Penggunaan Dana Covid-19 – Tanpa Perincian hingga Stop Insentif Nakes

844

Pemanfaatan anggaran penanganan pandemi Covid-19 di sejumlah daerah di Jatim tengah jadi sorotan. Pemicunya beragam. Selain laporan penggunaannya belum jelas, sejumlah program yang digulirkan ternyata sebatas “formalitas”.

Misalnya, yang terjadi di Jember. Refocusing anggaran penanganan Covid-19 di kabupaten tersebut masih menjadi misteri. Dana Rp 479,4 miliar yang dialokasikan belum jelas perinciannya untuk apa saja.

Sampai-sampai, Panitia Khusus (Pansus) Covid-19 DPRD Jember meminta pemkab membukanya kepada publik. Ketua Pansus David Handoko Seto mengklaim, banyak realisasi refocusing yang belum disertai surat pertanggungjawaban (SPj). Untuk itu, dewan terus meminta data penanganan korona.

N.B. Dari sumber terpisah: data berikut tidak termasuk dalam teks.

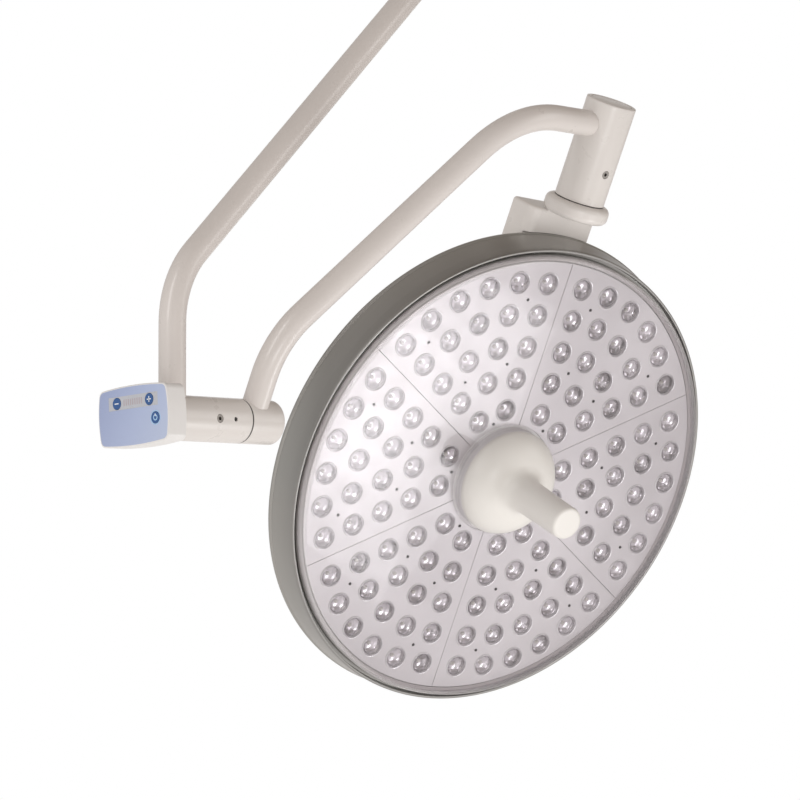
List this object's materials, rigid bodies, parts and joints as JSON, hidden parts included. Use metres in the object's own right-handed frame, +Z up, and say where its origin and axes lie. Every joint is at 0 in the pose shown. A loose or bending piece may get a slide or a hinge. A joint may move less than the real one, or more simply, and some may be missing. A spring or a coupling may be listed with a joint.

“Selain itu, temuan BPK juga harus ditindaklanjuti. Kalau perincian anggaran penanganan korona tidak ada, pansus akan membawa ke ranah hukum,” ancamnya.

Dalam rapat pansus DPRD pekan lalu, Humas Pemkab Gatot Triyono menyampaikan perincian kasar penggunaan dana tersebut. Realisasinya mencapai 46 persen. “Dananya digunakan untuk penanganan kesehatan, jaring pengaman sosial, serta yang lain,” jelasnya.

Pelaksanaan program penanganan-pencegahan Covid-19 di Jember memang sedang disorot. Salah satu penyebabnya, programnya tak jalan. Contohnya, pemasangan wastafel di ruang-ruang publik. Fasilitas tersebut ternyata tak bisa dimanfaatkan. Banyak bak cuci tangan yang rusak, kurang perawatan, sampai mangkrak. Bahkan sejak kali pertama dipasang wastafel itu dipasang.

Sementara itu, di Situbondo, pimpinan DPRD mendapat laporan bahwa petugas pemulasaran jenazah yang terpapar Covid-19 dikabarkan sudah tidak menerima hak-hak keuangannya. Padahal, insentif itu seharusnya mereka terima setiap kali melaksanakan tugasnya.

Wakil Ketua DPRD Situbondo Jainur Ridho mengaku menerima laporan dari salah seorang petugas. Mereka tidak lagi menerima insentif setelah 30 kali memakamkan pasien Covid-19 yang meninggal.